My dad continued “I’m supposed to send her money every week and I just don’t have it, we had to go see a judge and your mother pulled this out to show him.” It was my dad and step mom’s Christmas card. They were standing in front of a royal blue slat fence with a bunch of dogs, cats and horses around them. I knew that card very well; I would sometimes pretend that I was in that picture too. Sometimes I would include my brother and sister but mostly it as just me. And I actually remember looking for that photo once and it being gone from where I kept my copy. That must have been the one that made its way in front of the judge. I knew the names of every one of the animals; Jeanne, Sunfire, Bullet, Diane, Eli, Boo, Jason, Chelsea, Spencer, Levon, Geronimo, Spike the cow and her calf Flipper. . “She told the judge I had enough to keep these animals but not enough money to take care of my kids, so I might be going to jail.”
I cried and wailed and hugged my dad’s waste as we stumbled along. I think maybe he cried a little bit too.
“You know, there might be one thing….” his voice trailed off a little.
I shrugged and tried to catch my breath. “What’s that?” as I wiped my eyes on an already drenched red windbreaker.
“Your twelfth birthday is coming up and the judge will let you decide who you want to live with, all the kids get to decide.
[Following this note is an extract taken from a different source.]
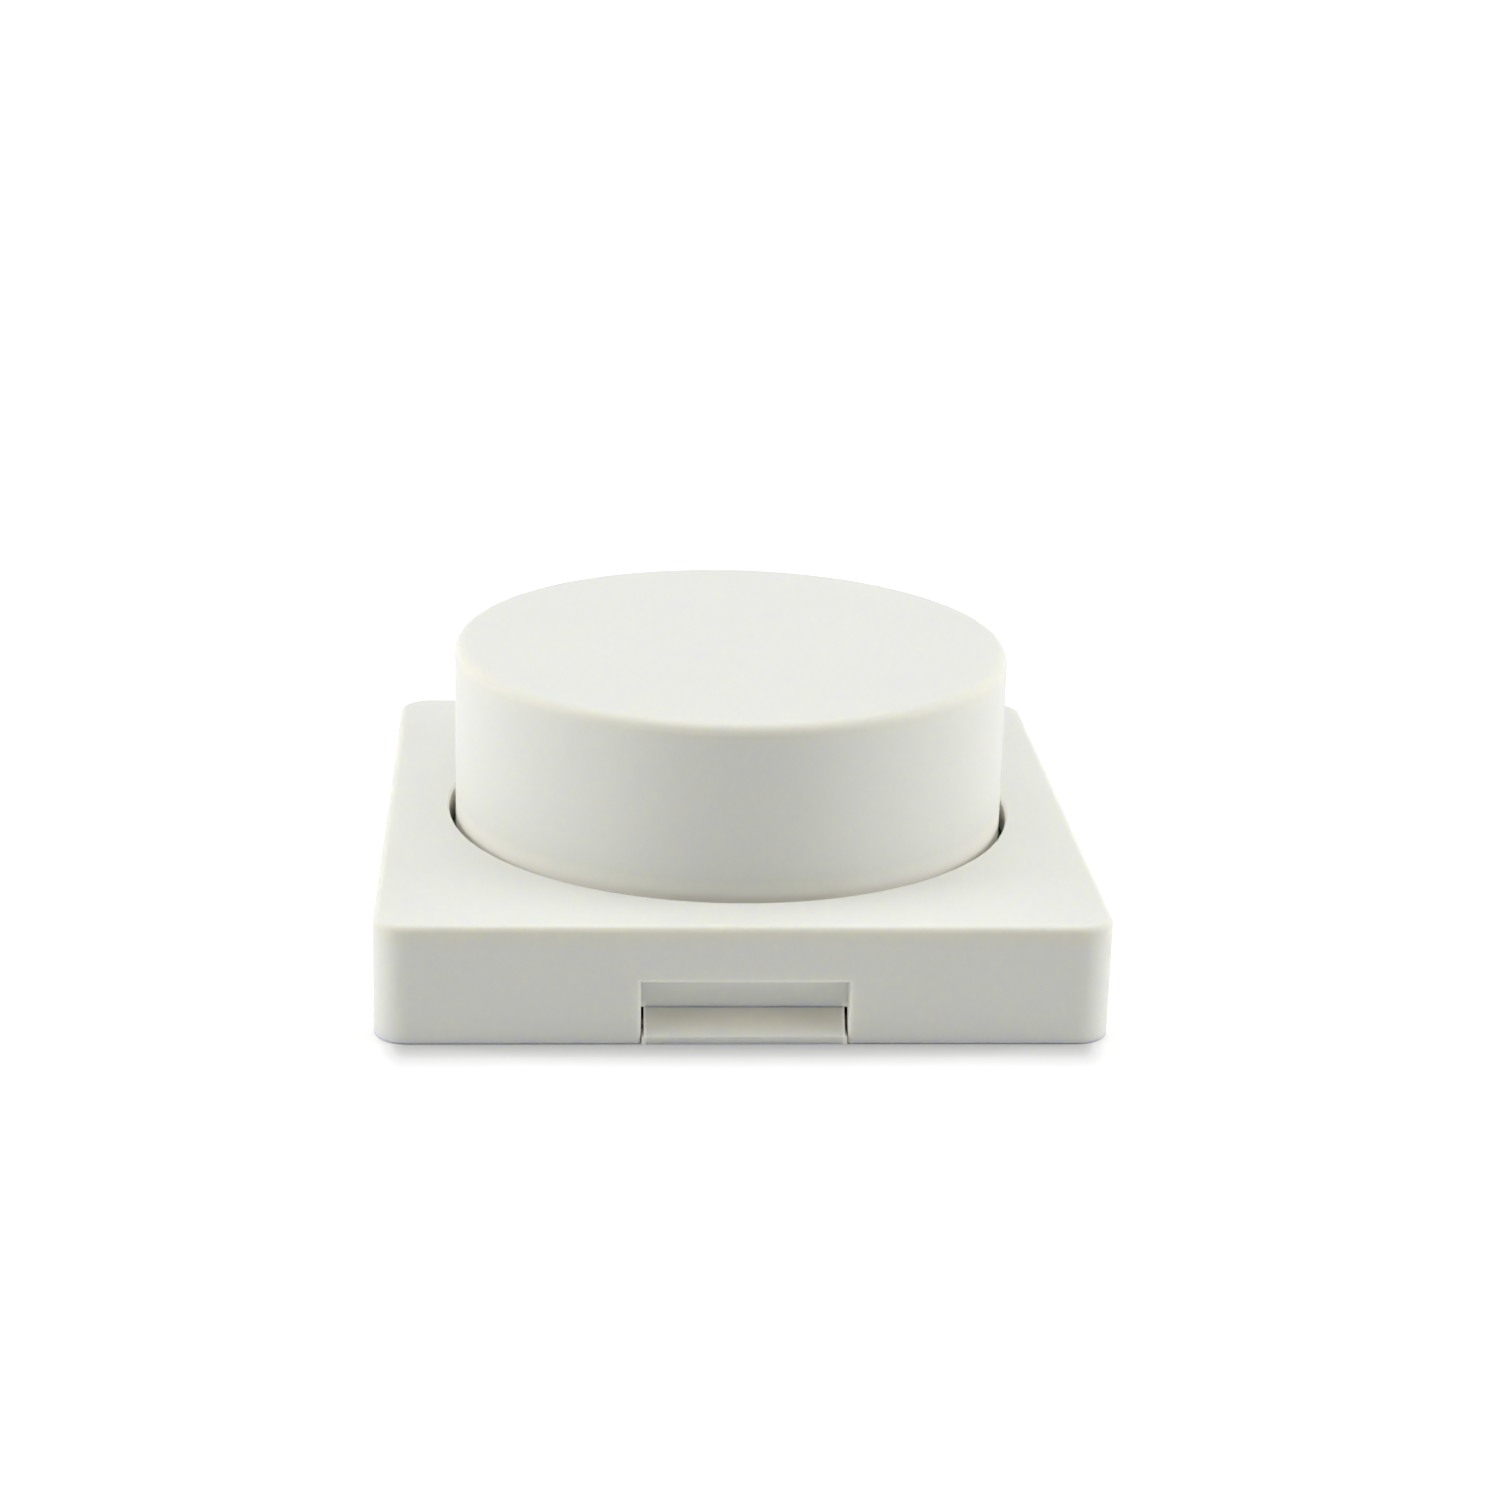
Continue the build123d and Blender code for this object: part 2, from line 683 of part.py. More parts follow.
# One sprung nose of the detent ring, seated in the front groove of the rotor.
with BuildPart() as detent_nose:
    with BuildSketch(Plane.XZ.offset(detent_inner_radius)):
        ring_middle = detent_bottom + detent_sheet / 2
        nose_middle = rotor_top - detent_groove_depth + detent_play + detent_sheet / 2
        with BuildLine() as nose_path:
            Polyline(
                (-detent_nose_span / 2 - detent_sheet, ring_middle),
                (-detent_nose_shoulder / 2, ring_middle),
                (-detent_nose_floor / 2, nose_middle),
                (detent_nose_floor / 2, nose_middle),
                (detent_nose_shoulder / 2, ring_middle),
                (detent_nose_span / 2 + detent_sheet, ring_middle),
            )
        trace(nose_path.line, detent_sheet)
    extrude(amount=detent_nose_width)

# Detent spring: a flat ring held by two lugs in the case, with two opposite noses.
with BuildPart() as detent_spring:
    with BuildSketch(Plane.XY.offset(detent_bottom)):
        Circle(detent_outer_radius)
        lug_length = 2 * (rotor_seat_radius + detent_lug_reach - rest_gap)
        Rectangle(lug_length, detent_lug_width - 2 * rest_gap)
        Circle(detent_inner_radius, mode=Mode.SUBTRACT)
        Rectangle(detent_nose_span, 2 * rotor_seat_radius, mode=Mode.SUBTRACT)
    extrude(amount=detent_sheet)
    with PolarLocations(0, 2):
        add(detent_nose.part)
detent_spring.part.label = "detent_spring"
export_step(detent_spring.part, "parts/detent_spring.step")

# Bushing: a cast flange over the case and the sleeve that the shaft turns in.
with BuildPart() as encoder_bushing:
    with BuildSketch(Plane.XY.offset(case_top)) as flange_outline:
        Rectangle(case_width, case_depth)
        chamfer(flange_outline.vertices(), case_chamfer)
    extrude(amount=flange_height)
    with BuildSketch(Plane.XY.offset(flange_top)):
        Circle(bushing_radius)
    extrude(amount=bushing_height)
    chamfer(encoder_bushing.edges().group_by(Axis.Z)[-1], bushing_chamfer)
    with BuildSketch(Plane.XY.offset(case_top)):
        Circle(shaft_radius + shaft_clearance)
    extrude(amount=flange_height + bushing_height, mode=Mode.SUBTRACT)
encoder_bushing.part.label = "encoder_bushing"
export_step(encoder_bushing.part, "parts/encoder_bushing.step")

# Frame: a sheet plate over the flange with one leg down each side to the board.
with BuildPart() as encoder_frame:
    with BuildSketch(Plane.XZ):
        leg_middle = case_width / 2 + frame_gap + frame_sheet / 2
        with BuildLine() as frame_path:
            Polyline(
                (-leg_middle, board_top),
                (-leg_middle, flange_top + frame_sheet / 2),
                (leg_middle, flange_top + frame_sheet / 2),
                (leg_middle, board_top),
            )
        trace(frame_path.line, frame_sheet)
    extrude(amount=frame_leg_width / 2, both=True)
    with BuildSketch(Plane.XY.offset(flange_top)):
        Rectangle(case_width, case_depth - 2 * case_chamfer)
    extrude(amount=frame_sheet)
    with BuildSketch(Plane.XY.offset(flange_top)):
        Circle(bushing_radius + frame_gap)
    extrude(amount=frame_sheet, mode=Mode.SUBTRACT)
encoder_frame.part.label = "encoder_frame"
export_step(encoder_frame.part, "parts/encoder_frame.step")

# Shaft: a tip with two drive flats in the rotor, a flange under the bushing, the round
# length in the bushing, and the D-flat for the knob.
with BuildPart() as encoder_shaft:
    with BuildSketch(Plane.XY.offset(shaft_bottom)):
        Circle(drive_radius)
        Rectangle(4 * drive_radius, 2 * drive_flat, mode=Mode.INTERSECT)
    extrude(amount=shaft_flange_bottom - shaft_bottom)
    with BuildSketch(Plane.XY.offset(shaft_flange_bottom)):
        Circle(shaft_flange_radius)
    extrude(amount=shaft_flange_height)
    with BuildSketch(Plane.XY.offset(shaft_flange_top)):
        Circle(shaft_radius)
    extrude(amount=shaft_top - shaft_flange_top)
    chamfer(encoder_shaft.edges().group_by(Axis.Z)[-1], shaft_chamfer)
    with BuildSketch(Plane.XY.offset(socket_bottom - bushing_clearance)):
        with Locations((0, -shaft_flat - shaft_radius)):
            Rectangle(2 * shaft_radius, 2 * shaft_radius)
    extrude(amount=shaft_top - socket_bottom + bushing_clearance, mode=Mode.SUBTRACT)
encoder_shaft.part.label = "encoder_shaft"
export_step(encoder_shaft.part, "parts/encoder_shaft.step")

# Switch plunger: a flange over the dome with two keys, and a stem under the shaft.
with BuildPart() as switch_plunger:
    with BuildSketch(Plane.XY.offset(plunger_bottom)):
        Circle(plunger_radius)
        Rectangle(2 * key_end, key_width)
    extrude(amount=plunger_flange)
    with BuildSketch(Plane.XY.offset(plunger_bottom)):
        Circle(plunger_stem_radius)
    extrude(amount=plunger_top - plunger_bottom)
switch_plunger.part.label = "switch_plunger"
export_step(switch_plunger.part, "parts/switch_plunger.step")

# Snap dome: a shallow spherical cap of spring sheet standing on the ring contact.
with BuildPart() as switch_dome:
    dome_sphere_radius = (dome_radius**2 + dome_height**2) / (2 * dome_height)
    with BuildSketch(Plane.XZ):
        with Locations((0, chamber_floor + dome_height - dome_sphere_radius)):
            Circle(dome_sphere_radius)
            Circle(dome_sphere_radius - dome_sheet, mode=Mode.SUBTRACT)
        with Locations((dome_radius / 2, chamber_floor + dome_height / 2)):
            Rectangle(dome_radius, dome_height, mode=Mode.INTERSECT)
    revolve(axis=Axis.Z)
switch_dome.part.label = "switch_dome"
export_step(switch_dome.part, "parts/switch_dome.step")

# Knob cap: a round shell with a D-socket boss, radial ribs and a stiffening ring.
with BuildPart() as knob_cap:
    with BuildSketch(Plane.XZ) as cap_profile:
        with BuildLine():
            Polyline(
                (0, knob_ceiling),
                (knob_inside, knob_ceiling),
                (knob_inside, skirt_bottom),
                (knob_radius, skirt_bottom),
                (knob_radius, knob_top),
                (0, knob_top),
                close=True,
            )
        make_face()
        corners = cap_profile.vertices()
        fillet(corners.sort_by_distance((knob_radius, knob_top))[0], knob_edge_radius)
        corners = cap_profile.vertices()
        chamfer(corners.sort_by_distance((knob_inside, knob_ceiling))[0], knob_inner_chamfer)
        corners = cap_profile.vertices()
        chamfer(corners.sort_by_distance((knob_radius, skirt_bottom))[0], skirt_edge_chamfer)
    revolve(axis=Axis.Z)
    with BuildSketch(Plane.XY.offset(knob_ceiling - knob_rib_height)):
        rib_length = knob_inside + knob_wall / 2
        Circle(knob_ring_radius)
        Circle(knob_ring_radius - knob_ring_wall, mode=Mode.SUBTRACT)
        with PolarLocations(rib_length / 2, knob_rib_count, start_angle=knob_rib_turn):
            Rectangle(rib_length, knob_rib_thickness)
    extrude(amount=knob_rib_height + knob_top_wall / 2)
    with BuildSketch(Plane.XY.offset(socket_bottom)):
        Circle(socket_boss_radius)
    extrude(amount=knob_ceiling + knob_top_wall / 2 - socket_bottom)
    with BuildSketch(Plane.XY.offset(socket_bottom)):
        Circle(shaft_radius + socket_clearance)
        with Locations((0, shaft_radius - shaft_flat - socket_clearance)):
            Rectangle(3 * shaft_radius, 2 * shaft_radius, mode=Mode.INTERSECT)
    extrude(amount=knob_ceiling - socket_bottom, mode=Mode.SUBTRACT)
    with BuildSketch(Plane.XY.offset(socket_bottom)):
        with Locations((0, -shaft_flat - socket_clearance - clip_slot_depth / 2)):
            Rectangle(clip_slot_width, clip_slot_depth)
    extrude(amount=knob_ceiling - clip_slot_end - socket_bottom, mode=Mode.SUBTRACT)
knob_cap.part.label = "knob_cap"
export_step(knob_cap.part, "parts/knob_cap.step")

# Spring clip: a bowed leaf between the socket's slot and the shaft's flat.
with BuildPart() as knob_spring_clip:
    with BuildSketch(Plane.YZ):
        clip_near = -shaft_flat - clip_play - clip_sheet / 2
        clip_far = -shaft_flat - clip_slot_depth + clip_play + clip_sheet / 2
        clip_low = socket_bottom + clip_end_play
        clip_high = knob_ceiling - clip_slot_end - clip_end_play
        with BuildLine() as clip_path:
            ThreePointArc(
                (clip_far, clip_low),
                (clip_near, (clip_low + clip_high) / 2),
                (clip_far, clip_high),
            )
        trace(clip_path.line, clip_sheet)
    extrude(amount=clip_slot_width / 2 - clip_side_play, both=True)
knob_spring_clip.part.label = "knob_spring_clip"
export_step(knob_spring_clip.part, "parts/knob_spring_clip.step")

# Radio board with castellated solder edges, behind the encoder.
with BuildPart() as radio_board:
    with BuildSketch(Plane.XY.offset(board_top)):
        with Locations((0, radio_y)):
            Rectangle(radio_width, radio_depth)
            with GridLocations(radio_width, castellation_pitch, 2, castellation_count):
                Circle(castellation_radius, mode=Mode.SUBTRACT)
    extrude(amount=radio_board_thickness)
radio_board.part.label = "radio_board"
export_step(radio_board.part, "parts/radio_board.step")

with BuildPart() as radio_chip:
    with BuildSketch(Plane.XY.offset(radio_top)):
        with Locations((0, radio_y)):
            Rectangle(radio_chip_width, radio_chip_depth)
    extrude(amount=radio_chip_height)
radio_chip.part.label = "radio_chip"
export_step(radio_chip.part, "parts/radio_chip.step")

# Shield: a drawn can, open below, over the chip.
with BuildPart() as radio_shield:
    with BuildSketch(Plane.XY.offset(radio_top)):
        with Locations((0, radio_y)):
            RectangleRounded(shield_width, shield_depth, shield_corner_radius)
    extrude(amount=shield_height)
    open_face = radio_shield.faces().sort_by(Axis.Z)[0]
    offset(amount=-shield_sheet, openings=open_face)
radio_shield.part.label = "radio_shield"
export_step(radio_shield.part, "parts/radio_shield.step")

with BuildPart() as buffer_capacitor:
    with BuildSketch(Plane.XY.offset(board_top)):
        with Locations((-side_part_x, 0)):
            Rectangle(capacitor_width, capacitor_length)
    extrude(amount=capacitor_height)
    chamfer(buffer_capacitor.edges().group_by(Axis.Z)[-1], capacitor_chamfer)
buffer_capacitor.part.label = "buffer_capacitor"
export_step(buffer_capacitor.part, "parts/buffer_capacitor.step")

with BuildPart() as chip_components:
    with BuildSketch(Plane.XY.offset(board_top)):
        with Locations((side_part_x, 0)):
            with GridLocations(chip_column_pitch, chip_row_pitch, 2, chip_rows):
                Rectangle(chip_length, chip_width)
    extrude(amount=chip_height)
chip_components.part.label = "chip_components"
export_step(chip_components.part, "parts/chip_components.step")
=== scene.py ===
import math

import bpy
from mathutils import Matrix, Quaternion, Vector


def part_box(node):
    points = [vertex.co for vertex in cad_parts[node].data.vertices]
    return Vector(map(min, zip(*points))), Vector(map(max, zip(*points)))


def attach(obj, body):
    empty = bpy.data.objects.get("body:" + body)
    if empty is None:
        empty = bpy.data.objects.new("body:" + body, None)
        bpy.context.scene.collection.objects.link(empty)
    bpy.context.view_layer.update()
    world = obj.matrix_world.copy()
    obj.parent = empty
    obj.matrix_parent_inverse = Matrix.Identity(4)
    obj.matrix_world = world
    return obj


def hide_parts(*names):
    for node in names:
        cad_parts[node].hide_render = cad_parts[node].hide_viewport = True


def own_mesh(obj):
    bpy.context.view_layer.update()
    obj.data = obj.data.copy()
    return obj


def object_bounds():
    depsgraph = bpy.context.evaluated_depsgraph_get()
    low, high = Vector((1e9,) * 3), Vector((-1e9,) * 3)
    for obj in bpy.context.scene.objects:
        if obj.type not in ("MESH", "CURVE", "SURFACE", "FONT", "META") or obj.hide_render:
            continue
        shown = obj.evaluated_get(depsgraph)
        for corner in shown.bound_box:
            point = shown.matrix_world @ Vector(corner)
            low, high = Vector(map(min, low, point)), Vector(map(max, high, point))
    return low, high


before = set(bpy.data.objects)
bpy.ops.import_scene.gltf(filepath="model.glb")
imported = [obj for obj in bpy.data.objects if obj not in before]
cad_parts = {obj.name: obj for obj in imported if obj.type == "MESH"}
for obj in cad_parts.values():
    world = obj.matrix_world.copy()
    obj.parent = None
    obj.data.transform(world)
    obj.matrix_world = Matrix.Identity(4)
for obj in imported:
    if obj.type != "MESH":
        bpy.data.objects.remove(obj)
cad_low, cad_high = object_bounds()

# Lengths are in metres. The switch stands on z = 0, its knob's axis is the Z axis, and
# the wall with the lever-off notch faces -Y.
MM = 0.001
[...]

You could come with me and the animals or your Mom and B. Then, I wouldn’t have to pay as much money because we’d be taking care of you here and I could probably catch up on what I owe and wouldn’t have to go to jail.”
Brilliance! And I realized I had a big decision to make.  And it was a big decision that merited a lot of thought, mulling over and scrutinizing Unfortunately I didn’t possess the necessary capacity for reason and logic to pull this one off. I didn’t consider asking a priest, grown up, older kid or someone with more life experience. I just wanted to go where the party was, a theme that would follow me later in life.